— start —
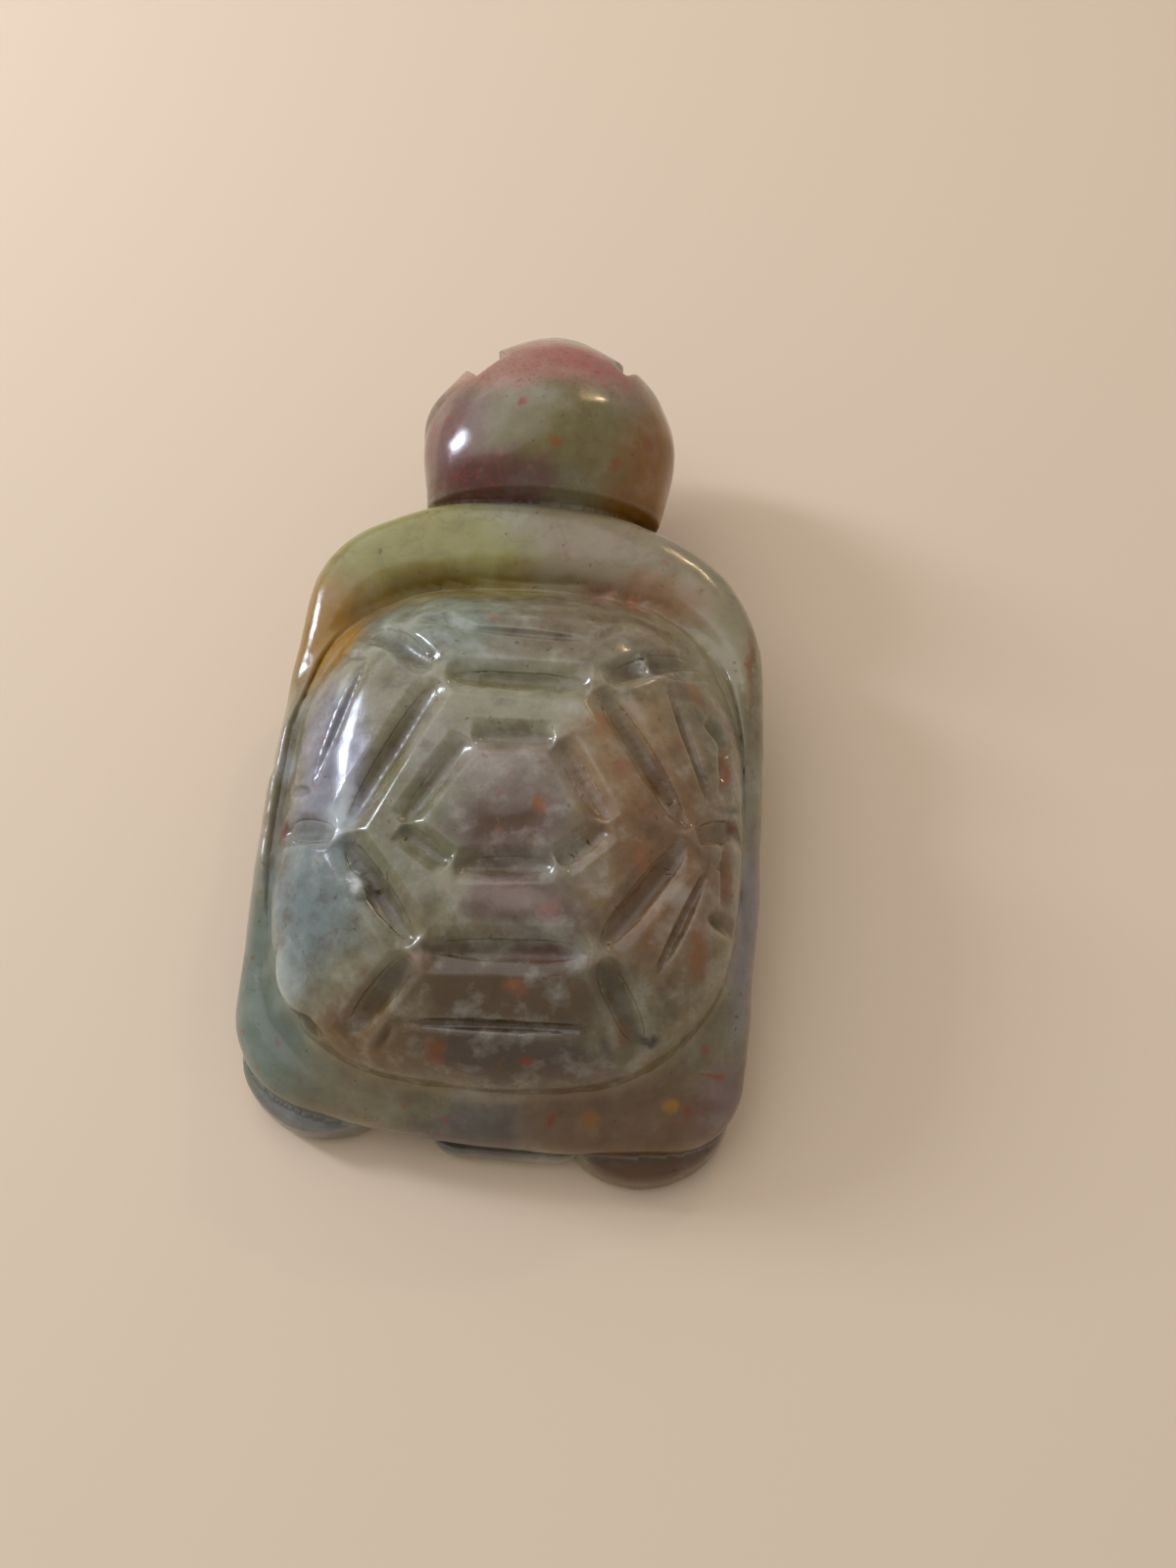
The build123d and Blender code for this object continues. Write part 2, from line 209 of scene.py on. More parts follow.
# The worn collar and rear lip, by their place along the turtle.
COLLAR_ROUNDS = 110
COLLAR_START = 2.0
COLLAR_FADE = 9.0
COLLAR_RISE_MM = 0.45
COLLAR_RISE_FROM = 14.0
COLLAR_RISE_FADE = 4.0
LIP_START = -40.0
LIP_FADE = 5.0
LIP_SHARE = 0.6
# The hollow between dome and rim: the grid that it is measured on, and the balls that are rolled along it.
GRID_MM = 0.5
GRID_START = (-29, -53)
GRID_END = (29, 30)
GRID_TOP = 60
NOTHING_HERE = -100.0
NO_LIMIT = 1000.0
BALL_RADII = (1.0, 3.5, 9.0)
FILL_MOST_MM = 4.0
FILL_LEAST_MM = 0.1
FILL_CARRY_CELLS = 6
FILL_EDGE_MM = 0.6
FILL_EDGE_FADE = 1.2
FILL_LEFT_START = -6.0
FILL_LEFT_FADE = 10.0
FILL_REAR_START = -34.0
FILL_REAR_FADE = 12.0
FILL_FRONT_START = 2.0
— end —
Print the material once more, exactly.

SOLUTION FOR THIS PROBLEM |
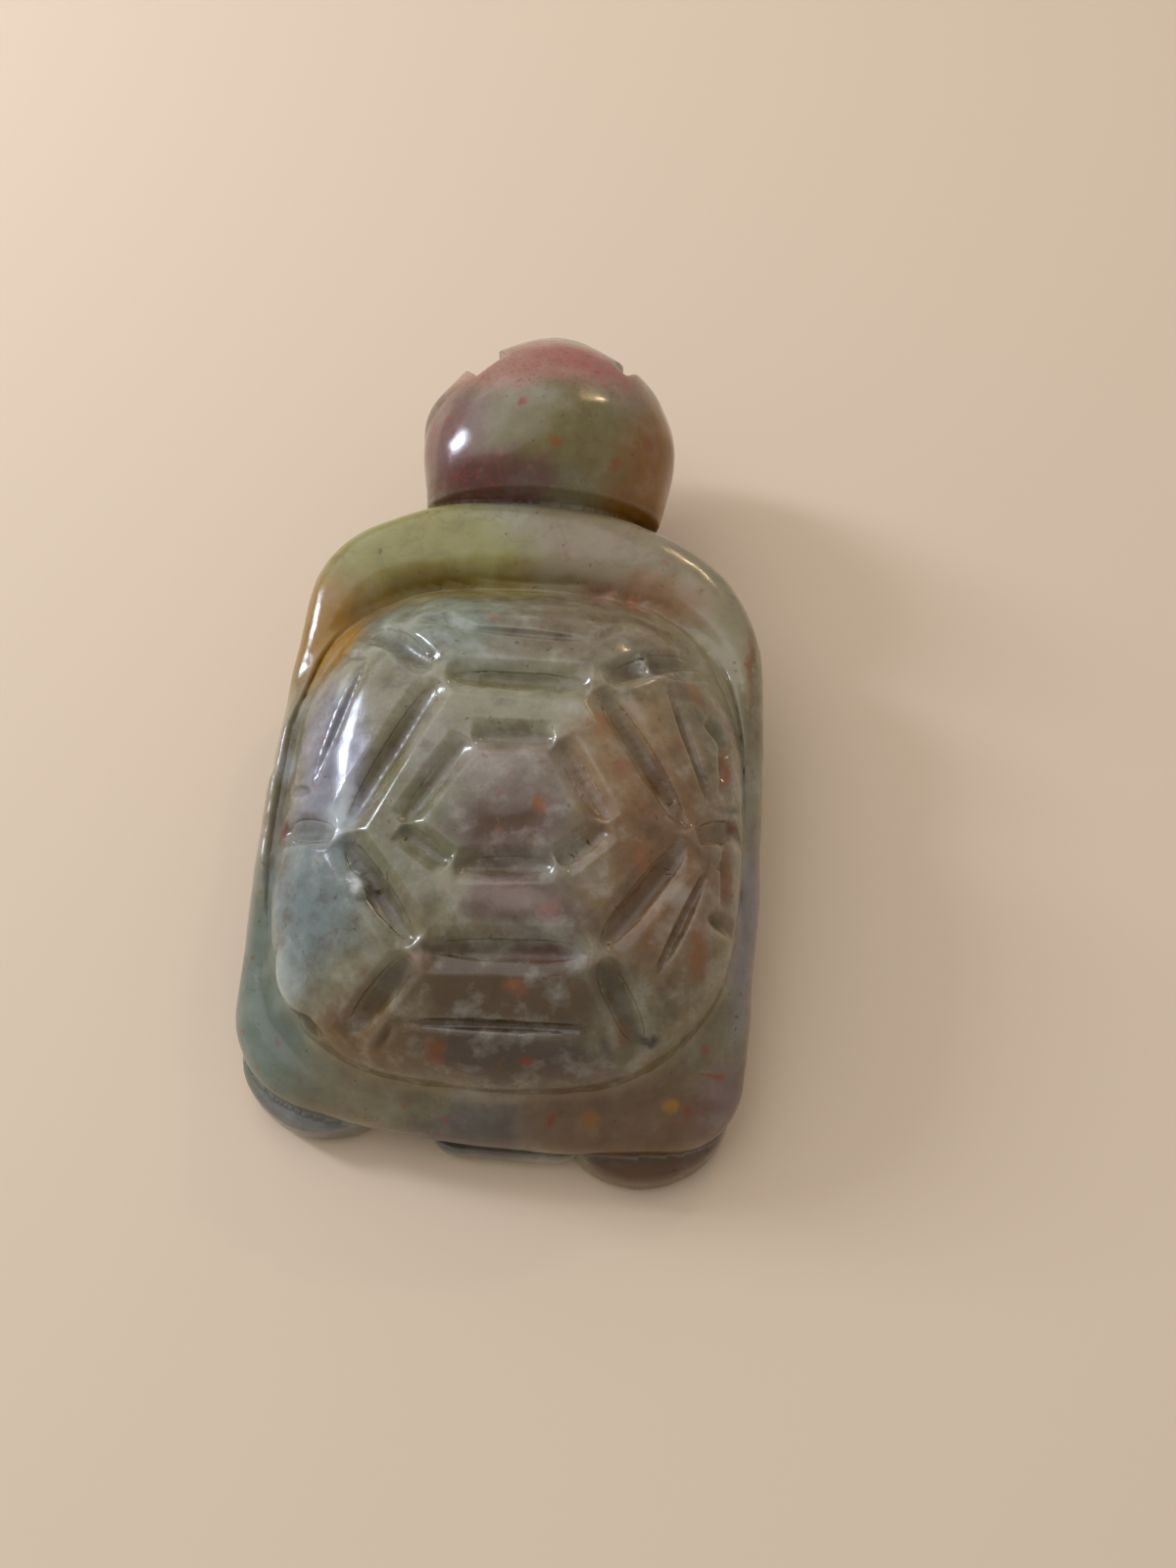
The build123d and Blender code for this object continues. Write part 2, from line 209 of scene.py on. More parts follow.
# The worn collar and rear lip, by their place along the turtle.
COLLAR_ROUNDS = 110
COLLAR_START = 2.0
COLLAR_FADE = 9.0
COLLAR_RISE_MM = 0.45
COLLAR_RISE_FROM = 14.0
COLLAR_RISE_FADE = 4.0
LIP_START = -40.0
LIP_FADE = 5.0
LIP_SHARE = 0.6
# The hollow between dome and rim: the grid that it is measured on, and the balls that are rolled along it.
GRID_MM = 0.5
GRID_START = (-29, -53)
GRID_END = (29, 30)
GRID_TOP = 60
NOTHING_HERE = -100.0
NO_LIMIT = 1000.0
BALL_RADII = (1.0, 3.5, 9.0)
FILL_MOST_MM = 4.0
FILL_LEAST_MM = 0.1
FILL_CARRY_CELLS = 6
FILL_EDGE_MM = 0.6
FILL_EDGE_FADE = 1.2
FILL_LEFT_START = -6.0
FILL_LEFT_FADE = 10.0
FILL_REAR_START = -34.0
FILL_REAR_FADE = 12.0
FILL_FRONT_START = 2.0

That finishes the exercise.